A live recording from Florence under Mitropoulos not only offers music otherwise cut but also the wonderful Minnie of Eleanor Steber which is together with Tebaldi's a performance hard to beat. And then there's still Decca's Forza recording : Del Monaco, Tebaldi, Bastianini, Simionato and Siepi. Other recordings may offer one or even two singers of great interest but not one of them has an overall package such as Decca's. In 1968 both Del Monaco and Tebaldi were in their vocal Indian summer for their recording of La Wally but the only competition this recording has is the same couple's incarnation of the roles under Giulini at la Scala  19 years earlier and available on Myto. And there's still Pagliacci. As a youngster I heard Jon Vickers as Canio at Covent Garden and already at that time I couldn't understand Anglo-Saxon reviewers' enthusiasm for the Canadian tenor. Vickers's voice was loud, very loud but then it was an 'ugly' loud, with lots of puffs and a good dosis of crooning, overacting and hysterics. In no way did it compare to Del Monaco's firm control of his dramatic talents in the part. A matter of 'de gustibus'? I don't think so.
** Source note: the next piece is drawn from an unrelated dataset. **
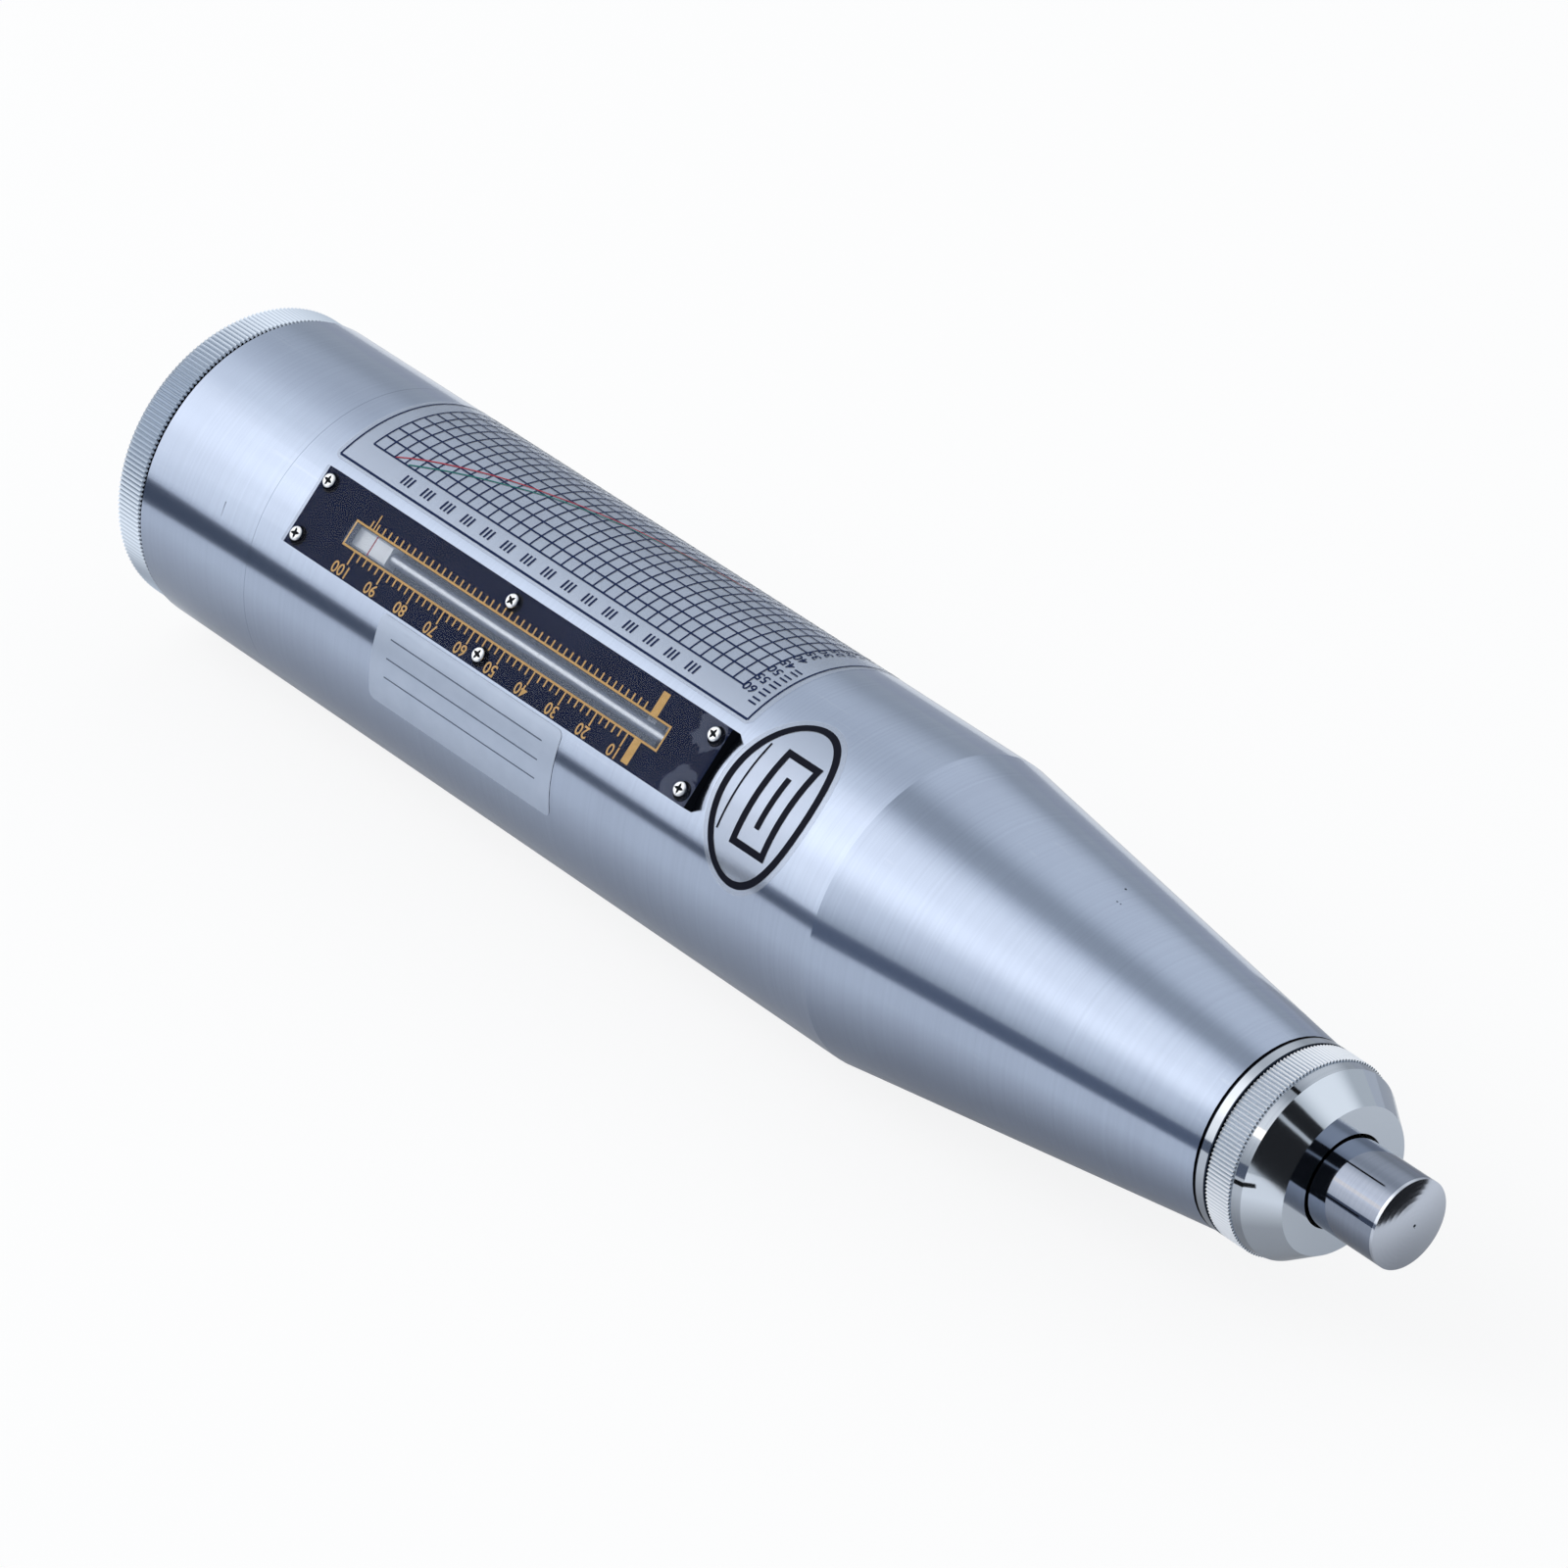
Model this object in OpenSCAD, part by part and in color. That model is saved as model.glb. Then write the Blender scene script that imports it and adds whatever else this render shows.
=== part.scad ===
// Rebound test hammer for concrete, lying on its side with its scale turned up to the front.
// X runs from the tail to the striking end, Z is up and the barrel rests on Z = 0.
// The tool is locked, as it is carried: plunger in, mass forward against it, rider left near 98.

/* [Housing] */
// Outer diameter of the barrel
barrel_d = 54; // [53:0.5:56]
// Wall of the barrel
barrel_wall = 3.5; // [3.2:0.1:4]
// Length of the tapered front of the housing
cone_len = 75.4; // [72:0.1:80]
// Outer diameter at the small end of the taper
cone_front_d = 33; // [32.8:0.1:34.5]
// Wall at the small end, threaded for the nose cap
front_wall = 2.5; // [2.3:0.1:2.7]
// Chamfer on the tail edge of the barrel
barrel_edge = 0.5; // [0.2:0.1:1]

/* [Rear cover] */
// Length of the knurled rim behind the barrel
cover_rim_len = 6.4; // [5.8:0.1:8]
// How far the rim's knurl stays below the barrel
cover_step = 0.4; // [0.2:0.1:1]
// Number of knurl ridges round the rim
cover_teeth = 200; // [160:1:240]
// Depth of both knurls
knurl_depth = 0.4; // [0.2:0.05:0.6]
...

Both Decca recordings are wonderful memento’s of the tenor in the role and have superb Neddas such as the underrated Clara Petrella in the first version and Gabriella Tucci in the second.

Commercially Decca's first Adriana recording stands out as well and when compared the company's second recording with Sutherland and the worn Bergonzi sounds like a party disk. Gavazzi especially (Cetra) and even the older Scotto (CBS) are fine Adrianas but Prandelli lacks the bite and the strength for Maurizio and Domingo is Domingo.

Decca's first Gioconda too assembles a cast unequalled since with five top stars and featuring Cerquetti's only complete commercial opera recording. Several years ago a long-standing Met attendant once wrote to me that the longest tenor ovation he had ever witnessed was the one after Del Monaco's Cielo e mar in 1952. The last complete opera he recorded was Giordano's Fedora under Lamberto Gardelli. The veteran cast also boasts Magda Olivero (who jumped in for Tebaldi) and Tito Gobbi. All three are past their prime but sing the music as no one else since and not one single commercially recorded Fedora  can compete with this vintage recording.

Del Monaco is the only post-war opera tenor who has five books written about him (in several languages) and one of the very few who wrote his own memoirs. Several DVD's have become available and there are more to come in the nearby future.

On October 16 it will be exactly 25 years ago that our collaborator Jan Neckers called me up on a quiet evening to tell me the tenor I grew up with had suddenly died. The day after it was front page news on most newspapers around the world. It would take another 25 years for another tenor to get the same attention and that was Pavarotti. Franco Corelli his former rival and who surprisingly attended Del Monaco's funeral in Pesaro  told a local Italian newspaper 'He was the greatest of us all".  Rina Del Monaco died in 1991 and is buried alongside her beloved husband in the cemetery of Pesaro. They left two children : Giancarlo and Claudio.

On October 26 a tribute concert will be given at the Teatro dell'opera in Rome and Decca will release a 3 CD set called 'Il Favoloso Del Monaco' containing previously unreleased material.